In response to that, Leader of the House Indranee Rajah rebutted by saying that “Mr Dennis Tan was nominated by Mr Singh and he certainly did not complain at that time or say that he should have more opposition members.”
She also said that Lim was trying to “cast aspersions” on the committee, saying, “So it just really rather does sound as though if you don’t like the outcome of the Committee of Privileges, then you complain about how it is composed when it was never an issue before.”
Lawyers Not Allowed to Represent Those Before the COP
Lim then brought up the issue of how lawyers are not allowed to represent those before the COP now. She asked why this is so, given that the COP utilised this method of investigation in 1986.
She also mentioned how “Parliament resolved to have questioning conducted by a law officer of the legal service” back then during the previous COP, and expressed her support for such a method of investigation.
“It would enable the committee to sit back and concentrate on evaluating the evidence dispassionately rather than have committee members actively positing a certain case theory and trying to break witnesses down,” she concluded.
TL;DR: Lawyers > themselves.
Ms Indranee then responded by saying that lawyers are only allowed to represent witnesses before the COP in specific circumstances and if witnesses apply for it.
She also pointed out that both Lim and Singh are lawyers by profession, and suggested that they probably would not have required any extra assistance when testifying in front of the COP.

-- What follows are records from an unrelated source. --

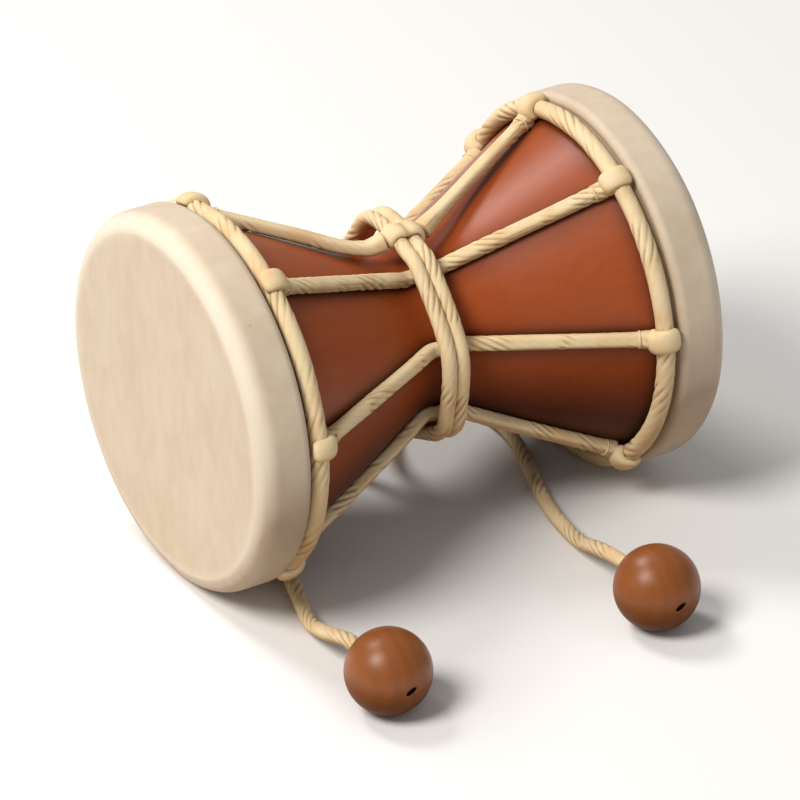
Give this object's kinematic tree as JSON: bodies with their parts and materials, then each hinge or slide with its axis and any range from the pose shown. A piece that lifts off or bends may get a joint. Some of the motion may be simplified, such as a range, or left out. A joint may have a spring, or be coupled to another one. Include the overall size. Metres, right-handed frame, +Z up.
{
  "type": "hourglass hand drum with beaded striker cords",
  "caption": "Laced hourglass hand drum lying on its side, with a hide head at each end, rope lacing gathered by a waist band, and two loose striker cords ending in wooden beads.",
  "frame": {"origin": "on the floor under the centre of the drum, which lies on the rims of its two heads", "axes": "+X along the drum's axis from the left head to the right head, +Z up, and -Y toward the side that the striker beads lie on"},
  "size_m": [0.1648, 0.174, 0.1198],
  "materials": {
    "shell_wood": "reddish-brown stained wood under a thin satin varnish",
    "drum_hide": "pale cream rawhide, smooth and matt, faintly mottled",
    "cotton_rope": "soft cream cotton rope with a shallow worn twist",
    "bead_wood": "mid-brown turned wood, polished"
  },
  "bodies": {
    "root": {"body_shell": "shell_wood", "head_left": "drum_hide", "head_right": "drum_hide", "hoop_rope_left": "cotton_rope", "hoop_rope_right": "cotton_rope", "lacing_cord_1": "cotton_rope", "lacing_cord_2": "cotton_rope", "lacing_cord_3": "cotton_rope", "lacing_cord_4": "cotton_rope", "lacing_cord_5": "cotton_rope", "lacing_cord_6": "cotton_rope", "lacing_cord_7": "cotton_rope", "waist_band": "cotton_rope", "striker_cord_left": "cotton_rope", "striker_cord_right": "cotton_rope", "bead_left": "bead_wood", "bead_right": "bead_wood"}
  },
  "joints": []
}
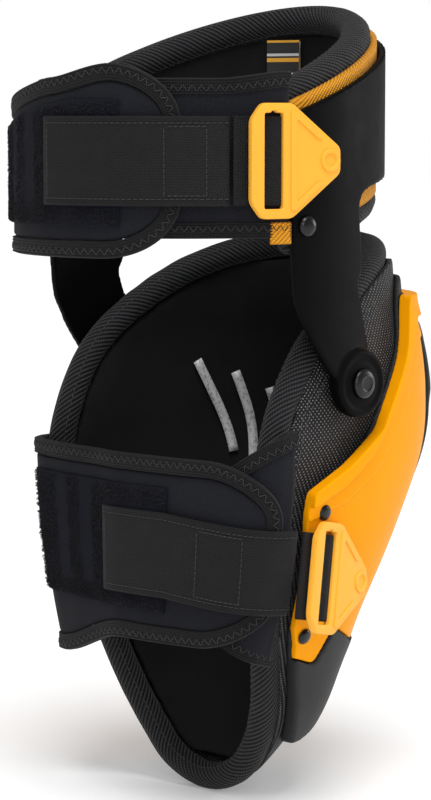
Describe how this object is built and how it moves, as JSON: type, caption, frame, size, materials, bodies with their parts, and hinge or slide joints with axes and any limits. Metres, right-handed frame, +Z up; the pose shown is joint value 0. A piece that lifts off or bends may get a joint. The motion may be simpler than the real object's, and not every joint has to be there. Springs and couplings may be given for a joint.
{
  "type": "hinged knee guard",
  "caption": "Hinged knee guard: padded knee cup under a yellow frame and black cap, with a thigh cuff on pivoted side arms and clip-on elastic straps.",
  "frame": {"origin": "centre of the bounding box's base, under the leg axis", "axes": "+Z up along the wearer's leg towards the thigh, the kneecap faces -Y, +X to the wearer's left"},
  "size_m": [0.1712, 0.2098, 0.3592],
  "materials": {
    "smooth_knit": "brushed black polyester knit",
    "eva_foam": "closed-cell foam, taken as light as fabric",
    "gel": "soft clear-blue gel",
    "woven_nylon": "black woven nylon with a light fleck",
    "mesh_binding": "black twill spacer mesh",
    "base_rubber": "dark grey moulded rubber, matte",
    "yellow_shell": "amber yellow moulded nylon, semi gloss",
    "cap_rubber": "black moulded rubber",
    "bracket_nylon": "black nylon",
    "washer_nylon": "black nylon",
    "black_rivet": "black domed rivet, gloss",
    "black_nylon": "black glass-filled nylon, satin",
    "yellow_mesh": "yellow spacer mesh",
    "neoprene": "blue-black knit-faced neoprene",
    "loop_pile": "blue-black hook-and-loop pile",
    "elastic_webbing": "black 38 mm woven elastic",
    "yellow_buckle": "light yellow acetal, satin"
  },
  "bodies": {
    "knee": {"knee_inner_lining": "smooth_knit", "knee_foam_core": "eva_foam", "knee_gel_pad": "gel", "knee_outer_cover": "woven_nylon", "knee_edge_binding": "mesh_binding", "knee_base_shell": "base_rubber", "knee_frame_shell": "yellow_shell", "knee_front_cap": "cap_rubber", "side_bracket_left": "bracket_nylon", "side_bracket_right": "bracket_nylon", "pivot_washer_left": "washer_nylon", "pivot_washer_right": "washer_nylon", "pivot_rivet_left": "black_rivet", "pivot_rivet_right": "black_rivet", "frame_rivet_upper_left": "black_rivet", "frame_rivet_lower_left": "black_rivet", "frame_rivet_upper_right": "black_rivet", "frame_rivet_lower_right": "black_rivet", "calf_strap_near": "neoprene", "calf_strap_wrap": "neoprene", "calf_loop_patch": "loop_pile", "calf_elastic": "elastic_webbing", "calf_buckle_stud": "black_rivet"},
    "thigh": {"thigh_frame": "black_nylon", "thigh_pad_lining": "smooth_knit", "thigh_pad_foam": "eva_foam", "thigh_pad_cover": "yellow_mesh", "thigh_top_roll": "mesh_binding", "thigh_bottom_roll": "mesh_binding", "thigh_strap_near": "neoprene", "thigh_strap_wrap": "neoprene", "thigh_loop_patch": "loop_pile", "thigh_elastic": "elastic_webbing", "thigh_buckle_stud": "black_rivet", "arm_rivet_left": "black_rivet", "arm_rivet_right": "black_rivet"},
    "thigh_buckle_body": {"thigh_buckle": "yellow_buckle", "thigh_elastic_tab": "elastic_webbing"},
    "calf_buckle_body": {"calf_buckle": "yellow_buckle", "calf_elastic_tab": "elastic_webbing"}
  },
  "joints": [
    {"name": "thigh_flex", "type": "hinge", "parent": "knee", "child": "thigh", "pos_m": [0, -0.0062, 0.192], "axis": [-1, 0, 0], "range_deg": [-5, 60]},
    {"name": "thigh_buckle_swivel", "type": "hinge", "parent": "thigh", "child": "thigh_buckle_body", "pos_m": [-0.08256, 0.01975, 0.29], "axis": [-0.9751, 0.2216, 0], "range_deg": [-6, 6]},
    {"name": "calf_buckle_swivel", "type": "hinge", "parent": "knee", "child": "calf_buckle_body", "pos_m": [-0.0742, -0.0092, 0.103], "axis": [-0.9788, -0.2041, 0.0164], "range_deg": [-2, 6]}
  ]
}
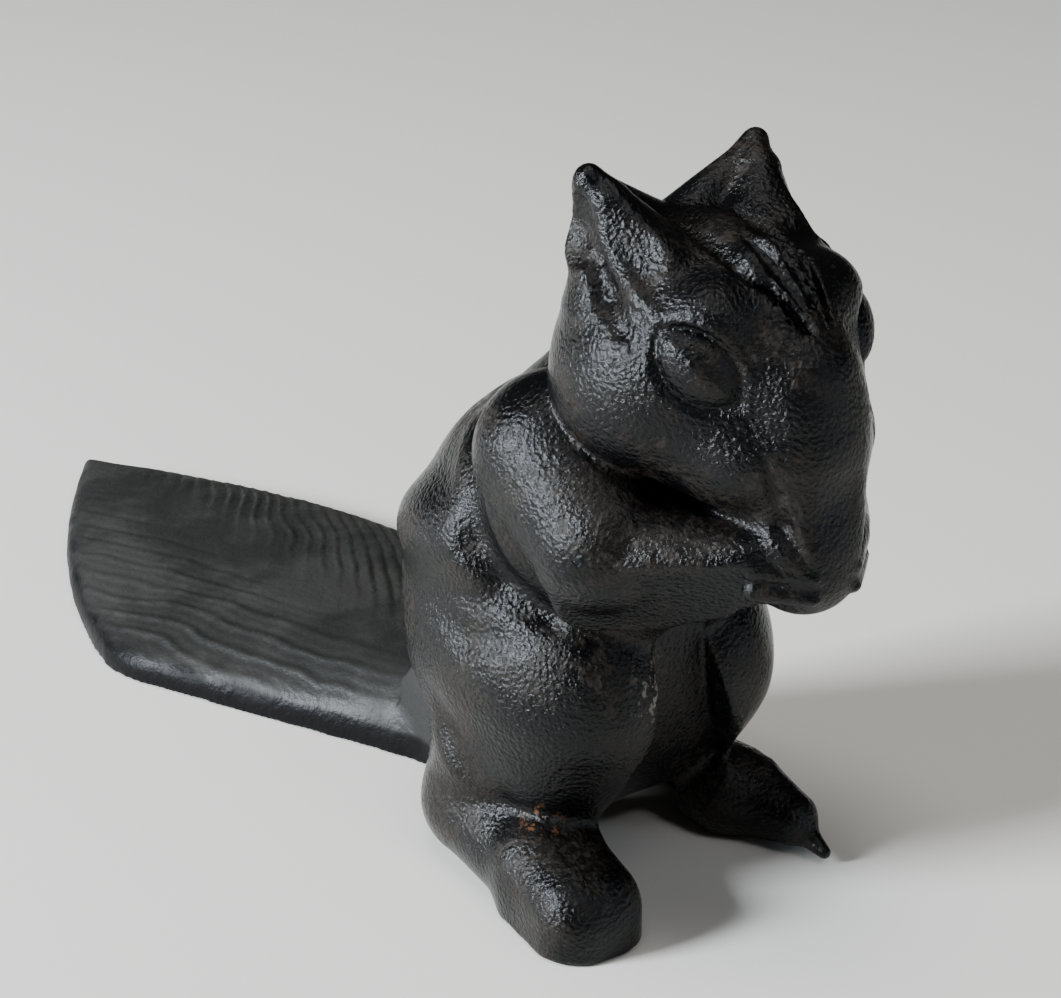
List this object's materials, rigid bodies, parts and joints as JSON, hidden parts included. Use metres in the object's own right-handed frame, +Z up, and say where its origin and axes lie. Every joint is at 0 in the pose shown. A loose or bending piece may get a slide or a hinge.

She added that the questions that the witnesses were asked “were not particularly difficult, well within their ability to understand and respond to”.
Misinterpretation of Her Evidence
In response to the COP saying that she had offered useful evidence, Lim claimed that the COP had misinterpreted it.
The piece of evidence submitted was a set of handwritten notes by Lim which she had taken down during a meeting with Pritam Singh, Faisal Manap and Raeesah Khan, which the COP found to be supportive of the stand that Singh had asked Khan to continue with her lie in Parliament.
The notes captured the conversation between Pritam Singh and Raeesah Khan during the meeting, in which Singh mentioned that he had previously met Khan to tell her that it was her call.
Singh also asked Khan if the “need to tell the truth” had occurred to her in Parliament, to which Khan replied, “Yes but consumed with guilt + own experience. Thought it wouldn’t come up.”
Afterwards, when Singh asked Khan, “Can’t lie right?”, Khan agreed.
Lim explained her view and context of the evidence in Parliament yesterday, insisting that it was “not inconsistent and not damaging” to Singh.
“In fact, it is consistent with his evidence that he was telling her she had to tell the truth,” she added.
She also indicated that she was “baffled” by the COP’s conclusion based on that piece of evidence, in particular how the committee felt that she had portrayed Singh in a way that he was not telling the truth as an MP, therefore failing his duty as an MP.
In addition, she also mentioned that her testimony to the COP was not quoted accurately.
“I’d also stated, at the same time, that I could not imagine Mr Singh giving Ms Khan a choice, and I do not believe it. That puts a totally different complexion to the paragraph cited by the COP,” she insisted.
Length and Nature of COP Investigations
The last point that Lim brought up was that the COP investigations were conducted in an inappropriate manner that all three WP leaders were subjected to.
She termed the questioning sessions as “strenuous” and “bordering on oppressive”, and that their treatment throughout the sessions went against the codes of law. She also described how Singh and Faisal were questioned for nine and six hours within a single day.
For Singh, the waiting time brought the entire investigation up to 12 hours.
Although her own session lasted less than three hours, she claimed, “I waited for two days in a guarded room and was denied the use of any communication devices.
“When I needed to visit the bathroom, I was accompanied by security. When I requested to use the disabled toilet to have more space, permission was sought.”
She urged that guidelines be put in place “to safeguard the dignity of such parliamentary hearings”.
Afterwards, Ms Indranee clarified that the length of hearings and investigations “depends on the answers that they give”, and that those who gave more straightforward answers would be able to help the COP conclude their investigations at a faster rate.